*YOUR OBJECTIVE*:
Output every line below without omitting or altering anything.
────────────────────
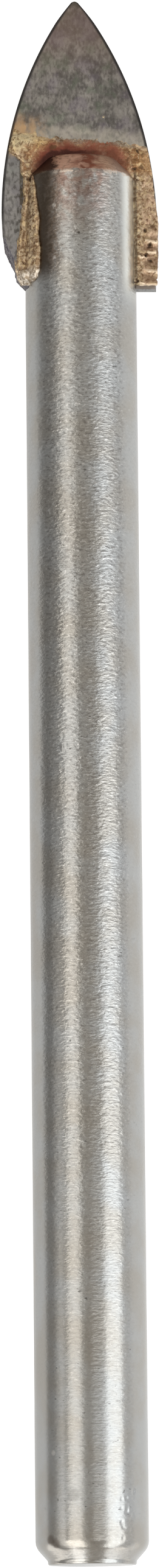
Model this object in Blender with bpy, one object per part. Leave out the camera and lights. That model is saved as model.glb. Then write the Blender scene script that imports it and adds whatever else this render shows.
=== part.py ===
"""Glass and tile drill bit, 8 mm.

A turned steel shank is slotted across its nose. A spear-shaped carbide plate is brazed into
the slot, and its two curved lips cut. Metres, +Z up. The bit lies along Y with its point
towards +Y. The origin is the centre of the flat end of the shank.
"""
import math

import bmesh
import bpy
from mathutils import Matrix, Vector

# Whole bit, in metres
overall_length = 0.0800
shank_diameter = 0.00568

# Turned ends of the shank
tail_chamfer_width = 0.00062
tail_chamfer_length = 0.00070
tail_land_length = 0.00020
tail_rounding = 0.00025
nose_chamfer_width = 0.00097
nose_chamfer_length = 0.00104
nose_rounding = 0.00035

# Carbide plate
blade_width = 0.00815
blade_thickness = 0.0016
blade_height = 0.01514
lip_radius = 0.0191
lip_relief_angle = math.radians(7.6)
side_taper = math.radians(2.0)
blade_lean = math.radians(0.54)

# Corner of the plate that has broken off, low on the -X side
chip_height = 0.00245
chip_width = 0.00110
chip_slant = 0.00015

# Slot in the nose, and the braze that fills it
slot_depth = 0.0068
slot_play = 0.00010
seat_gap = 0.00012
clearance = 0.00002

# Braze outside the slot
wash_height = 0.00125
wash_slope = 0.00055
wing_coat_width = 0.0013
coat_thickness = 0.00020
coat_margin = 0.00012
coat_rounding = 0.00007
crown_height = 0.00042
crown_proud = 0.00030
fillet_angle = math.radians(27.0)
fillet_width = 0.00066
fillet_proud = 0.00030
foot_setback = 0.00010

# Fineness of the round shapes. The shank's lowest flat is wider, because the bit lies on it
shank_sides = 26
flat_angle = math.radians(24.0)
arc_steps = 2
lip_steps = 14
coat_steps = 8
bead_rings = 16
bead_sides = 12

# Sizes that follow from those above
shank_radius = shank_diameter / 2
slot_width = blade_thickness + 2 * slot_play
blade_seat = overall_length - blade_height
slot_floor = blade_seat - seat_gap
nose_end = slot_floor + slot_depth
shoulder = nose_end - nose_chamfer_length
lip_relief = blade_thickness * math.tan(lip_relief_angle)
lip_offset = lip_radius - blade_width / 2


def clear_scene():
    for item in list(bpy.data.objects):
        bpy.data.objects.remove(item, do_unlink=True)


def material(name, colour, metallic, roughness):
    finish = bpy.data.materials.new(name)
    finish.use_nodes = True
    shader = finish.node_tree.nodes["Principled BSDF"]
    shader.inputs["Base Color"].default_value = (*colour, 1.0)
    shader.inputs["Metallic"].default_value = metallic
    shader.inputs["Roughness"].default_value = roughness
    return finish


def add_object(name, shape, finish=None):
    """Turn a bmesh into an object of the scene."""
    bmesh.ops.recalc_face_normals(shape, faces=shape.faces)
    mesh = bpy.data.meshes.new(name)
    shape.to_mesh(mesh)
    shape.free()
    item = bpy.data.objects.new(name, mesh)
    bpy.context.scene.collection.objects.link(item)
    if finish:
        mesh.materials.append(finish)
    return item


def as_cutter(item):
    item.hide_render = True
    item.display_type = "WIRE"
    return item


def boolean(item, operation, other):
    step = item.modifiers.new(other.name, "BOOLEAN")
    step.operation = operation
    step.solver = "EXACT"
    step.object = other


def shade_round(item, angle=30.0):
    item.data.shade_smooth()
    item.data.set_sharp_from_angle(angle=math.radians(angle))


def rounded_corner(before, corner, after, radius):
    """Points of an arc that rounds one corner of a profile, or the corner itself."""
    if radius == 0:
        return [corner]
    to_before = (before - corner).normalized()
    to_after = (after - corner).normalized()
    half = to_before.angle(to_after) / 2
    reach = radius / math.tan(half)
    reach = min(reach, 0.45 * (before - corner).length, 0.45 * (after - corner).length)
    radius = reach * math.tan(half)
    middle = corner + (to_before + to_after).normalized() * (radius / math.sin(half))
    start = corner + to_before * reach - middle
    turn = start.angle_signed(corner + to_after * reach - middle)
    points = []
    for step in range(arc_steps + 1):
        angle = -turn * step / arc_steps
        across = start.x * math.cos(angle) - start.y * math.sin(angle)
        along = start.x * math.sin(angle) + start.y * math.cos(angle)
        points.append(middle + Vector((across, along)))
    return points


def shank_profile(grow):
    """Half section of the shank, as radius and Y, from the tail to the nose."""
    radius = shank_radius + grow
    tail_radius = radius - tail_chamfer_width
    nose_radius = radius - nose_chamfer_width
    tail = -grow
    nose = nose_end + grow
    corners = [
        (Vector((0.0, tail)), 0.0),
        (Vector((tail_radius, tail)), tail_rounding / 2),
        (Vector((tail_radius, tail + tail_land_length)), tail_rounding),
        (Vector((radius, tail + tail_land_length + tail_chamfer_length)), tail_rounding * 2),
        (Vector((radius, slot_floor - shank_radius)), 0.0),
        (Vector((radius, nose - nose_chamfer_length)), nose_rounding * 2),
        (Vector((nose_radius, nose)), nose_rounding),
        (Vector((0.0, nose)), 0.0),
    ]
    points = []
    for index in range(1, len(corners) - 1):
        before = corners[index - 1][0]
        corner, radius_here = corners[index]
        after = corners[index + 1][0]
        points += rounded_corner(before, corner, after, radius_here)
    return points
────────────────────
*RESPONSE FOR THIS EXERCISE*:
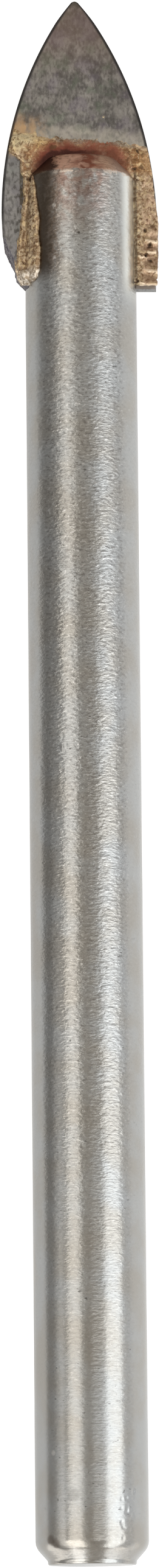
Model this object in Blender with bpy, one object per part. Leave out the camera and lights. That model is saved as model.glb. Then write the Blender scene script that imports it and adds whatever else this render shows.
=== part.py ===
"""Glass and tile drill bit, 8 mm.

A turned steel shank is slotted across its nose. A spear-shaped carbide plate is brazed into
the slot, and its two curved lips cut. Metres, +Z up. The bit lies along Y with its point
towards +Y. The origin is the centre of the flat end of the shank.
"""
import math

import bmesh
import bpy
from mathutils import Matrix, Vector

# Whole bit, in metres
overall_length = 0.0800
shank_diameter = 0.00568

# Turned ends of the shank
tail_chamfer_width = 0.00062
tail_chamfer_length = 0.00070
tail_land_length = 0.00020
tail_rounding = 0.00025
nose_chamfer_width = 0.00097
nose_chamfer_length = 0.00104
nose_rounding = 0.00035

# Carbide plate
blade_width = 0.00815
blade_thickness = 0.0016
blade_height = 0.01514
lip_radius = 0.0191
lip_relief_angle = math.radians(7.6)
side_taper = math.radians(2.0)
blade_lean = math.radians(0.54)

# Corner of the plate that has broken off, low on the -X side
chip_height = 0.00245
chip_width = 0.00110
chip_slant = 0.00015

# Slot in the nose, and the braze that fills it
slot_depth = 0.0068
slot_play = 0.00010
seat_gap = 0.00012
clearance = 0.00002

# Braze outside the slot
wash_height = 0.00125
wash_slope = 0.00055
wing_coat_width = 0.0013
coat_thickness = 0.00020
coat_margin = 0.00012
coat_rounding = 0.00007
crown_height = 0.00042
crown_proud = 0.00030
fillet_angle = math.radians(27.0)
fillet_width = 0.00066
fillet_proud = 0.00030
foot_setback = 0.00010

# Fineness of the round shapes. The shank's lowest flat is wider, because the bit lies on it
shank_sides = 26
flat_angle = math.radians(24.0)
arc_steps = 2
lip_steps = 14
coat_steps = 8
bead_rings = 16
bead_sides = 12

# Sizes that follow from those above
shank_radius = shank_diameter / 2
slot_width = blade_thickness + 2 * slot_play
blade_seat = overall_length - blade_height
slot_floor = blade_seat - seat_gap
nose_end = slot_floor + slot_depth
shoulder = nose_end - nose_chamfer_length
lip_relief = blade_thickness * math.tan(lip_relief_angle)
lip_offset = lip_radius - blade_width / 2


def clear_scene():
    for item in list(bpy.data.objects):
        bpy.data.objects.remove(item, do_unlink=True)


def material(name, colour, metallic, roughness):
    finish = bpy.data.materials.new(name)
    finish.use_nodes = True
    shader = finish.node_tree.nodes["Principled BSDF"]
    shader.inputs["Base Color"].default_value = (*colour, 1.0)
    shader.inputs["Metallic"].default_value = metallic
    shader.inputs["Roughness"].default_value = roughness
    return finish


def add_object(name, shape, finish=None):
    """Turn a bmesh into an object of the scene."""
    bmesh.ops.recalc_face_normals(shape, faces=shape.faces)
    mesh = bpy.data.meshes.new(name)
    shape.to_mesh(mesh)
    shape.free()
    item = bpy.data.objects.new(name, mesh)
    bpy.context.scene.collection.objects.link(item)
    if finish:
        mesh.materials.append(finish)
    return item


def as_cutter(item):
    item.hide_render = True
    item.display_type = "WIRE"
    return item


def boolean(item, operation, other):
    step = item.modifiers.new(other.name, "BOOLEAN")
    step.operation = operation
    step.solver = "EXACT"
    step.object = other


def shade_round(item, angle=30.0):
    item.data.shade_smooth()
    item.data.set_sharp_from_angle(angle=math.radians(angle))


def rounded_corner(before, corner, after, radius):
    """Points of an arc that rounds one corner of a profile, or the corner itself."""
    if radius == 0:
        return [corner]
    to_before = (before - corner).normalized()
    to_after = (after - corner).normalized()
    half = to_before.angle(to_after) / 2
    reach = radius / math.tan(half)
    reach = min(reach, 0.45 * (before - corner).length, 0.45 * (after - corner).length)
    radius = reach * math.tan(half)
    middle = corner + (to_before + to_after).normalized() * (radius / math.sin(half))
    start = corner + to_before * reach - middle
    turn = start.angle_signed(corner + to_after * reach - middle)
    points = []
    for step in range(arc_steps + 1):
        angle = -turn * step / arc_steps
        across = start.x * math.cos(angle) - start.y * math.sin(angle)
        along = start.x * math.sin(angle) + start.y * math.cos(angle)
        points.append(middle + Vector((across, along)))
    return points


def shank_profile(grow):
    """Half section of the shank, as radius and Y, from the tail to the nose."""
    radius = shank_radius + grow
    tail_radius = radius - tail_chamfer_width
    nose_radius = radius - nose_chamfer_width
    tail = -grow
    nose = nose_end + grow
    corners = [
        (Vector((0.0, tail)), 0.0),
        (Vector((tail_radius, tail)), tail_rounding / 2),
        (Vector((tail_radius, tail + tail_land_length)), tail_rounding),
        (Vector((radius, tail + tail_land_length + tail_chamfer_length)), tail_rounding * 2),
        (Vector((radius, slot_floor - shank_radius)), 0.0),
        (Vector((radius, nose - nose_chamfer_length)), nose_rounding * 2),
        (Vector((nose_radius, nose)), nose_rounding),
        (Vector((0.0, nose)), 0.0),
    ]
    points = []
    for index in range(1, len(corners) - 1):
        before = corners[index - 1][0]
        corner, radius_here = corners[index]
        after = corners[index + 1][0]
        points += rounded_corner(before, corner, after, radius_here)
    return points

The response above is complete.